Andy Sutton – D (5-8-13, 72 GP) $3.5 million

Arguments For: He is an experienced blue-liner who led finished 2nd and 8th among NHL defenseman in blocked shots and hits respectively. Sutton isn’t afraid to play physical and has the size (6-6, 245) to handle the bigger forwards in the Atlantic. When I see Sutton I see a similar player to Hal Gill.

Argument Against: He is 35 and coming off a year in which he made $3.5 million I find it hard to believe he’ll be willing to take much of a pay cut. He isn’t very mobile and may not mesh well in Torts’ system.

My Call: Considering we were playing Anders Eriksson down the stretch last season I see no reason to not keep in touch with Sutton in case his price tag comes down. He brings some of the “jam” Torts talked about frequently when lamenting the lack of a quality 7th defender early last year. One year at half of last year’s pay would make sense to me.

Kurtis Foster (8-34-42, 71 GP) $600,000

Arguments For: Ranks second only to Sergei Gonchar among UFA Defensemen with his 42 points. Foster produced 26 of his points with the man-advantage. Possesses a good, hard shot from the point

He finished a -5 last year on a bad hockey team so was respectable defensively. At 6-5, 218 he brings good size though he isn’t overly physical.
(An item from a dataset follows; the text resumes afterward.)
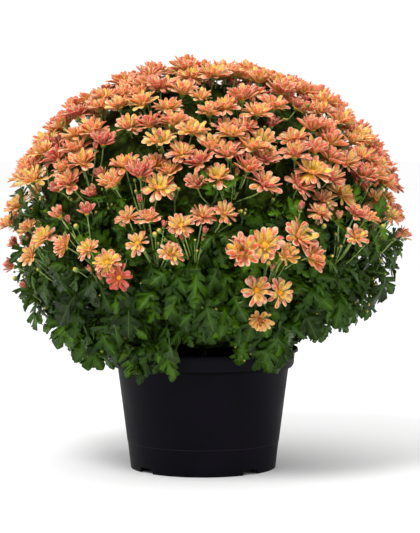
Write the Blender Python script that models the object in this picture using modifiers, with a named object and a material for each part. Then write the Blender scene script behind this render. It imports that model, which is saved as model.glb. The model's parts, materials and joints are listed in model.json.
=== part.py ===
"""Pot chrysanthemum: a large mum in full bloom, growing in a nursery pot.

Metres, +Z up. The origin is the middle of the pot's foot, on the surface that it stands on, and the
front is -Y. A bearing is an angle round from the front towards +X, and a height is an angle up from
the level of the crown's middle, both in degrees.
"""

import math
import random

import bmesh
import bpy
from mathutils import Matrix, Vector
from mathutils.bvhtree import BVHTree

# Pot
POT_STEPS = 32
RIM_RADIUS = 0.150
POT_HEIGHT = 0.1897
LIP_HEIGHT = 0.0077
BAND_RADIUS = 0.1440
BAND_FOOT = 0.1645
BODY_TOP_RADIUS = 0.1349
BODY_TOP = 0.1587
FOOT_RADIUS = 0.1144
SEAM_HEIGHT = 0.042
SEAM_STEP = 0.0004
WALL = 0.0026
FLOOR_UNDERSIDE = 0.011
FLOOR_TOP = 0.014
NOTCH_BEARINGS = (-50, 40, 130, 220)
NOTCH_WIDTH = 0.033
NOTCH_TOP_SHARE = 0.79
NOTCH_HEIGHT = 0.008
DRAIN_RADIUS = 0.0055
DRAIN_PLACE = 0.082

# Soil
GAP = 0.0003
SOIL_STEPS = 24
SOIL_TOP = 0.1555
SOIL_RISE = 0.011
SOIL_PLACES = (0.36, 0.72)
SOIL_RISES = (0.85, 0.5)
SOIL_ROUGHNESS = 0.0022
SOIL_SEED = 5

# Crown: the surface that the blooms' centres lie on
CROWN_SHIFT = 0.004
CROWN_RADIUS = 0.317
CROWN_RISE = 0.269
CROWN_MIDDLE = 0.375
GROWTH_CENTRE = Vector((0.002, 0.0, 0.31))
GOLDEN_ANGLE = math.pi * (3 - math.sqrt(5))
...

He only made $600,000 last year so it will be interesting to see how high his price tag comes up from that figure.

Arguments Against: While he’s put up other decent offensive seasons, last year was far-and-away Foster’s best year. I have to wonder how much playing on a bad team devoid of quality defenseman boosted Foster’s numbers.

My Call: Would be in the 2nd or even 3rd group of defensemen I would look at. Watching him in action, albeit not much, he strikes me more as a power-play specialist than a guy you can count on to be a steady top-6 guy. Only if all other options fail would I re-visit Foster.

Alright, there you have it, a list of UFA’s which may interest the Rangers at some point in free agency. Naturally I didn’t include every possible name since that would have taken up way too much space and I might still have been typing this tomorrow morning as free agency kicks off.

Sorry if my fellow Ranger fans find this list disappointing. The reality of the situation is I don’t see any quick-fixes on the market which will help this team win games. As exciting as this time of the year can be I think it would be best if it wasn’t so exciting for us this year.